--- DATA BLOCK ---

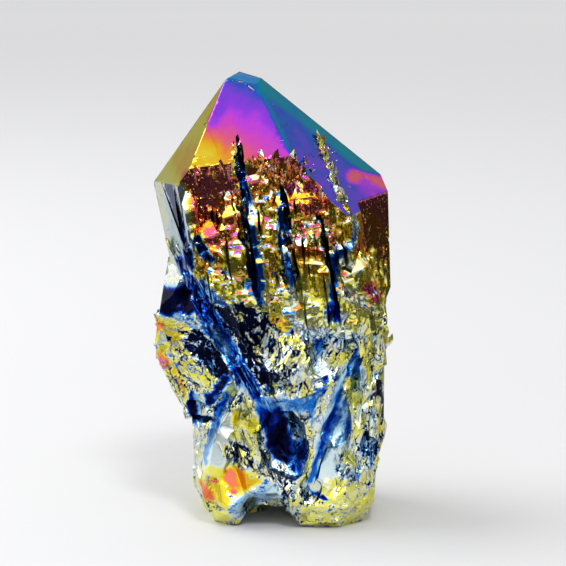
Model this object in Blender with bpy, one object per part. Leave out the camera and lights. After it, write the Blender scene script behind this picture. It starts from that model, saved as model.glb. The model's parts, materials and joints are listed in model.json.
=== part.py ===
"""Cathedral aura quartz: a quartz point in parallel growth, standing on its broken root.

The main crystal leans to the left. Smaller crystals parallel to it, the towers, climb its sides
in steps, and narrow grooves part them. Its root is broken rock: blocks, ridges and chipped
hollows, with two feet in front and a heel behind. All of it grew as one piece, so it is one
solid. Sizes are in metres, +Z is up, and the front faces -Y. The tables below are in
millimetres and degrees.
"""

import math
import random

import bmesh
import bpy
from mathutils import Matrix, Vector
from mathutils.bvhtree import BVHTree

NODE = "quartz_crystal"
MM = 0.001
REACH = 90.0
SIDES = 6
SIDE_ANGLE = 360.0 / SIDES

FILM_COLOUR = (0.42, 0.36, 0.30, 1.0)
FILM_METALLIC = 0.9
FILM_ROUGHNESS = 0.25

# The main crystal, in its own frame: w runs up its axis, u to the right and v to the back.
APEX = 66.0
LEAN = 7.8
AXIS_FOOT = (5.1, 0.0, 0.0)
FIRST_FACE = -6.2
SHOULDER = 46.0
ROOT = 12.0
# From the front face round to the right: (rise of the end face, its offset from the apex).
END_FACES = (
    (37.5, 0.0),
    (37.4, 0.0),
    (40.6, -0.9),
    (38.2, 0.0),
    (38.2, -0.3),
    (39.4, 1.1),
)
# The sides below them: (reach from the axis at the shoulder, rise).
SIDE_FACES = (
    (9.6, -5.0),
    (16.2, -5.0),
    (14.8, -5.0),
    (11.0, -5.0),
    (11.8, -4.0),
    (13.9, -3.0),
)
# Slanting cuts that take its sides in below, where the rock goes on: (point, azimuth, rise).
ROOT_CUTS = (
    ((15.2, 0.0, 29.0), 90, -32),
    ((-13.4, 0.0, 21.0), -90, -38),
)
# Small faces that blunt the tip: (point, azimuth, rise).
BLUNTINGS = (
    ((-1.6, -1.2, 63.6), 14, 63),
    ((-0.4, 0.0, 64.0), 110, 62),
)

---

→ **WHAT IS EXPECTED**
Restate word for word only the lines running from the beginning of the data to the line holding "its broken root.", both included.

→ **FINAL ANSWER**
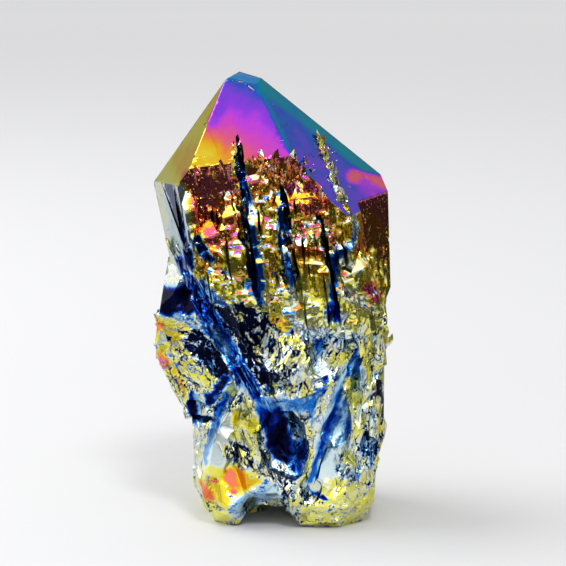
Model this object in Blender with bpy, one object per part. Leave out the camera and lights. After it, write the Blender scene script behind this picture. It starts from that model, saved as model.glb. The model's parts, materials and joints are listed in model.json.
=== part.py ===
"""Cathedral aura quartz: a quartz point in parallel growth, standing on its broken root.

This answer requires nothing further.